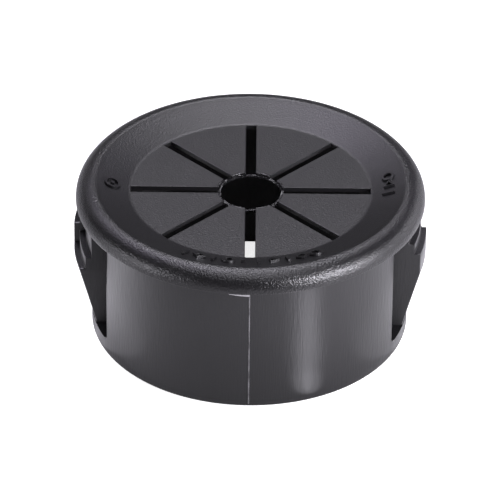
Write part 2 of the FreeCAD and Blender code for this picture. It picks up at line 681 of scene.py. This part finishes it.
def readPlaces(tree):
    # sockets that say where on the object a point lies
    border = nylon["border"] * mm
    coordinates = makeNode(tree, "ShaderNodeTexCoord")
    place = coordinates.outputs["Object"]
    split = makeNode(tree, "ShaderNodeSeparateXYZ")
    tree.links.new(place, split.inputs[0])
    length = makeNode(tree, "ShaderNodeVectorMath", operation="LENGTH")
    tree.links.new(scaled(tree, place, (1, 1, 0)), length.inputs[0])
    height, radius = split.outputs["Z"], length.outputs["Value"]
    ringEdge = (tipRing["radius"] + tipRing["width"]) * mm
    return {
        "place": place,
        "normal": coordinates.outputs["Normal"],
        "height": height,
        "radius": radius,
        "across": maths(tree, "ABSOLUTE", split.outputs["X"], 0),
        "onFlange": ramp(tree, height, shankLength - border, shankLength + border, 0, 1),
        "onRing": ramp(tree, radius, ringEdge + border, ringEdge + 3 * border, 1, 0),
    }


def addColourAndPaintedHighlight(tree, shader, at):
    # the thin seam is painted paler in patches and the flash all over, a painted highlight where they catch
    # the light
    edge = nylon["seamBorder"] * mm
    seamHalf = parting["width"] * mm / 2
    finInside = [flangeRadius - inside * mm for inside in nylon["finInside"]]
    finAcross = [reach * mm for reach in nylon["finAcross"]]
    nearSeam = ramp(tree, at["across"], seamHalf + edge, seamHalf + 2 * edge, 1, 0)
    standsProud = ramp(tree, at["radius"], shankRadius + edge, shankRadius + 2 * edge, 0, 1)
    onShank = ramp(tree, at["height"], shankLength - 3 * edge, shankLength - edge, 1, 0)
    patches = ramp(tree, makeNoise(tree, at["place"], nylon["seamHighlightPatch"]), *nylon["seamHighlightPatches"])
    seamHighlightMask = maths(tree, "MULTIPLY", maths(tree, "MULTIPLY", nearSeam, standsProud), onShank)
    seamHighlightMask = maths(tree, "MULTIPLY", seamHighlightMask, patches)
    finHighlightMask = maths(tree, "MULTIPLY", onShank, ramp(tree, at["radius"], *finInside, 0, 1))
    finHighlightMask = maths(tree, "MULTIPLY", finHighlightMask, ramp(tree, at["across"], *finAcross, 1, 0))
    # the seam and flash are painted pale here, a painted highlight
    tint = makeNode(tree, "ShaderNodeMix", data_type="RGBA")
    tint.inputs[6].default_value = nylon["colour"]
    tint.inputs[7].default_value = nylon["seamHighlightColour"]
    tree.links.new(maths(tree, "MAXIMUM", seamHighlightMask, finHighlightMask), tint.inputs[0])
    tree.links.new(tint.outputs[2], shader.inputs["Base Color"])


def addFinish(tree, shader, at):
    # the shank and crown are smoother than the dish, and the fingers' sides and the hollow are dull
    border, fade = nylon["border"] * mm, nylon["finishBlend"] * mm
    sidesFrom = [reach * mm for reach in nylon["sidesFrom"]]
    facing = makeNode(tree, "ShaderNodeSeparateXYZ")
    tree.links.new(at["normal"], facing.inputs[0])
    sideways = ramp(tree, maths(tree, "ABSOLUTE", facing.outputs["Y"], 0), *nylon["sidesFacing"], 0, 1)
    onSides = maths(tree, "MULTIPLY", sideways, ramp(tree, at["across"], *sidesFrom, 0, 1))
    inHollow = ramp(tree, at["radius"], boreRadius + border, boreRadius + 2 * border, 1, 0)
    isDull = maths(tree, "MAXIMUM", onSides, inHollow)
    shankFinish = blend(tree, isDull, nylon["shankRoughness"], nylon["dullRoughness"])
    flangeFinish = ramp(tree, at["radius"], brow - fade, brow + fade,
                        nylon["dishRoughness"], nylon["crownRoughness"])
    flangeFinish = blend(tree, at["onRing"], flangeFinish, nylon["ringRoughness"])
    tree.links.new(blend(tree, at["onFlange"], shankFinish, flangeFinish), shader.inputs["Roughness"])


def addGrain(tree, shader, at):
    # the crown has the coarsest grain, and the shank has faint lines along its draw
    fade = nylon["grainBlend"] * mm
    lines = makeNoise(tree, scaled(tree, at["place"], (1, 1, 1 / nylon["lineStretch"])), nylon["shankLines"])
    grains = makeNoise(tree, at["place"], nylon["flangeGrain"])
    grainHeight = ramp(tree, at["radius"], brow - fade, brow + fade,
                       nylon["dishGrainHeight"] * mm, nylon["crownGrainHeight"] * mm)
    grainHeight = blend(tree, at["onRing"], grainHeight, nylon["ringGrainHeight"] * mm)
    lineHeight = maths(tree, "MULTIPLY", lines, nylon["shankLineHeight"] * mm)
    relief = blend(tree, at["onFlange"], lineHeight, maths(tree, "MULTIPLY", grains, grainHeight))
    bump = makeNode(tree, "ShaderNodeBump")
    bump.inputs["Distance"].default_value = 1.0
    tree.links.new(relief, bump.inputs["Height"])
    tree.links.new(bump.outputs["Normal"], shader.inputs["Normal"])


def makeNylon():
    material = bpy.data.materials.new("blackNylon")
    material.use_nodes = True
    tree = material.node_tree
    shader = tree.nodes["Principled BSDF"]
    shader.inputs["IOR"].default_value = nylon["refraction"]
    at = readPlaces(tree)
    addColourAndPaintedHighlight(tree, shader, at)
    addFinish(tree, shader, at)
    addGrain(tree, shader, at)
    return material


body.data.materials.clear()
body.data.materials.append(makeNylon())
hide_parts("snap_bushing")
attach(body, "root")
print("nylon on")


# floor, light and camera

floorLook = {                     # size in metres; a glow of 1 is white
    "colour": (0.62, 0.62, 0.62, 1),
    "size": 4.0,
    "cameraGlow": 0.8,
    "glossGlow": 0.03,
}
studio = {                        # distance in metres, to the middle of each softbox
    "worldGlow": 0.05,
    "boxDistance": 0.4,
    "cool": (1.0, 0.98, 1.06),
    "violet": (1.0, 0.88, 1.22),
}
softboxes = {                     # angles in degrees, sizes in metres; bearing 0 is behind the object
    "backBox": {"height": 58, "bearing": 0, "size": (0.20, 0.10), "glow": 11.3},
    "topBox": {"height": 85, "bearing": 180, "size": (0.20, 0.20), "glow": 4.3},
    "frontBox": {"height": 66, "bearing": 180, "size": (0.20, 0.20), "glow": 0.4},
    "backLeftBox": {"height": 58, "bearing": -40, "size": (0.16, 0.14), "glow": 2.7, "tint": "violet"},
    "lowBackLeftBox": {"height": 33, "bearing": -42, "size": (0.16, 0.12), "glow": 1.4},
    "lowBackRightBox": {"height": 33, "bearing": 32, "size": (0.16, 0.12), "glow": 0.35, "tint": "violet"},
    "lowLeftBox": {"height": 8, "bearing": -110, "size": (0.20, 0.08), "glow": 12.0},
    "lowRightBox": {"height": 8, "bearing": 110, "size": (0.20, 0.08), "glow": 7.0},
    "sideRightBox": {"height": 10, "bearing": 75, "size": (0.20, 0.08), "glow": 3.2},
}
nearLamps = {                     # sizes and places in mm, close to the object
    "leftWash": {"place": (-20.5, -2, 7), "aim": (-20.5, -2, 0), "size": (10, 12), "glow": 5.6},
    "rightWash": {"place": (22, 4, 13), "aim": (22, 4, 0), "size": (12, 16), "glow": 3.0},
    "floorWash": {"place": (50, -30, 30), "aim": (26, -12, 0), "size": (20, 20), "glow": 18.0},
    "rimSpark": {"place": (48, -47, 33), "aim": (4, -11, 10), "size": (10, 8), "glow": 160.0},
}
strips = {                        # soft-ended strips in mm and degrees, which lie on the floor and shine up
    "nearStrip": {"place": (5.7, -12.1, 0.4), "size": (1.1, 3.8), "turn": 43, "glow": 1.6},
    "nearHalo": {"place": (5.7, -12.2, 0.3), "size": (2.9, 4.4), "turn": 43, "glow": 1.6},
    "middleStrip": {"place": (8.28, -14.81, 0.4), "size": (2.3, 5.0), "turn": 43, "glow": 1.5},
    "middleHalo": {"place": (8.28, -14.81, 0.3), "size": (4.4, 6.0), "turn": 43, "glow": 1.4},
    "farStrip": {"place": (11.96, -18.76, 0.4), "size": (4.4, 8.0), "turn": 43, "glow": 3.2},
    "leftStrip": {"place": (-13.4, -3.4, 0.3), "size": (5.5, 12), "turn": 25, "glow": 0.4},
    "rightStrip": {"place": (13.4, -3.4, 0.3), "size": (5.5, 12), "turn": -25, "glow": 0.4},
}


def seenDirectly(tree, path):
    return maths(tree, "MAXIMUM", path.outputs["Is Camera Ray"], path.outputs["Is Transmission Ray"])


def makeFloor():
    # pale, and glowing just enough for the camera to see it white round the object's shadow
    bpy.ops.object.select_all(action="DESELECT")
    bpy.ops.mesh.primitive_plane_add(size=floorLook["size"], location=(0, 0, 0))
    floor = bpy.context.object
    floor.name = "floor"
    material = bpy.data.materials.new("paleFloor")
    material.use_nodes = True
    tree = material.node_tree
    tree.nodes.clear()
    diffuse = makeNode(tree, "ShaderNodeBsdfDiffuse")
    diffuse.inputs["Color"].default_value = floorLook["colour"]
    path = makeNode(tree, "ShaderNodeLightPath")
    glow = makeNode(tree, "ShaderNodeEmission")
    direct = maths(tree, "MULTIPLY", seenDirectly(tree, path), floorLook["cameraGlow"])
    mirrored = maths(tree, "MULTIPLY", path.outputs["Is Glossy Ray"], floorLook["glossGlow"])
    tree.links.new(maths(tree, "ADD", direct, mirrored), glow.inputs["Strength"])
    both = makeNode(tree, "ShaderNodeAddShader")
    tree.links.new(diffuse.outputs[0], both.inputs[0])
    tree.links.new(glow.outputs[0], both.inputs[1])
    tree.links.new(both.outputs[0], makeNode(tree, "ShaderNodeOutputMaterial").inputs["Surface"])
    floor.data.materials.append(material)


def makeWorld():
    # white where the camera looks straight at it, dim as a light
    world = bpy.data.worlds.new("studio")
    bpy.context.scene.world = world
    world.use_nodes = True
    tree = world.node_tree
    background = tree.nodes["Background"]
    background.inputs["Color"].default_value = (1, 1, 1, 1)
    seen = seenDirectly(tree, makeNode(tree, "ShaderNodeLightPath"))
    tree.links.new(maths(tree, "MAXIMUM", seen, studio["worldGlow"]), background.inputs["Strength"])


def addLamp(name, size, glow, tint="cool", shape="RECTANGLE"):
    # a lamp whose face has the given glow, where 1 is white
    data = bpy.data.lights.new(name, "AREA")
    data.color = studio[tint]
    data.shape = shape
    data.size, data.size_y = size
    area = size[0] * size[1] * (math.pi / 4 if shape == "ELLIPSE" else 1)
    data.energy = glow * math.pi * area
    lamp = bpy.data.objects.new(name, data)
    bpy.context.scene.collection.objects.link(lamp)
    lamp.visible_camera = False
    return lamp


def pointLamp(lamp, place, aim):
    lamp.location = place
    lamp.rotation_euler = (Vector(place) - Vector(aim)).to_track_quat("Z", "Y").to_euler()


def makeLamps():
    for name, box in softboxes.items():
        height, bearing = math.radians(box["height"]), math.radians(box["bearing"])
        out, up = studio["boxDistance"] * math.cos(height), studio["boxDistance"] * math.sin(height)
        lamp = addLamp(name, box["size"], box["glow"], box.get("tint", "cool"))
        pointLamp(lamp, (out * math.sin(bearing), out * math.cos(bearing), up), (0, 0, shankLength))
    for name, spot in nearLamps.items():
        place, aim, size = ([value * mm for value in spot[key]] for key in ("place", "aim", "size"))
        pointLamp(addLamp(name, size, spot["glow"]), place, aim)
    for name, strip in strips.items():
        place, size = ([value * mm for value in strip[key]] for key in ("place", "size"))
        lamp = addLamp(name, size, strip["glow"], shape="ELLIPSE")
        lamp.location = place
        lamp.rotation_euler = (math.pi, 0, math.radians(strip["turn"]))


camera = {                        # angles in degrees, lengths in mm; the distance is to the membrane
    "elevation": 33.3,
    "tipDown": 0.6875,
    "roll": 0.6,
    "distance": 346.0,
    "lens": 360.0,
    "sensor": 36.0,
    "clipStart": 10.0,
}


def makeCamera():
    data = bpy.data.cameras.new("viewCamera")
    data.lens = camera["lens"]
    data.sensor_width = camera["sensor"]
    data.clip_start = camera["clipStart"] * mm
    obj = bpy.data.objects.new("viewCamera", data)
    bpy.context.scene.collection.objects.link(obj)
    lift = math.radians(camera["elevation"])
    reach = camera["distance"] * mm
    obj.location = (0, -reach * math.cos(lift), membraneTop + reach * math.sin(lift))
    obj.rotation_euler = (math.pi / 2 - lift - math.radians(camera["tipDown"]), 0, 0)
    obj.rotation_euler.rotate_axis("Z", math.radians(camera["roll"]))
    bpy.context.scene.camera = obj


makeFloor()
makeWorld()
makeLamps()
makeCamera()
print("scene ready")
* * * * *
> **Exercise directions**
Among the lines of the material, find those that hold the word "scene" and copy them.

> **Response to the exercise**
Write part 2 of the FreeCAD and Blender code for this picture. It picks up at line 681 of scene.py. This part finishes it.
    bpy.context.scene.world = world
    bpy.context.scene.collection.objects.link(lamp)
    bpy.context.scene.collection.objects.link(obj)
    bpy.context.scene.camera = obj
print("scene ready")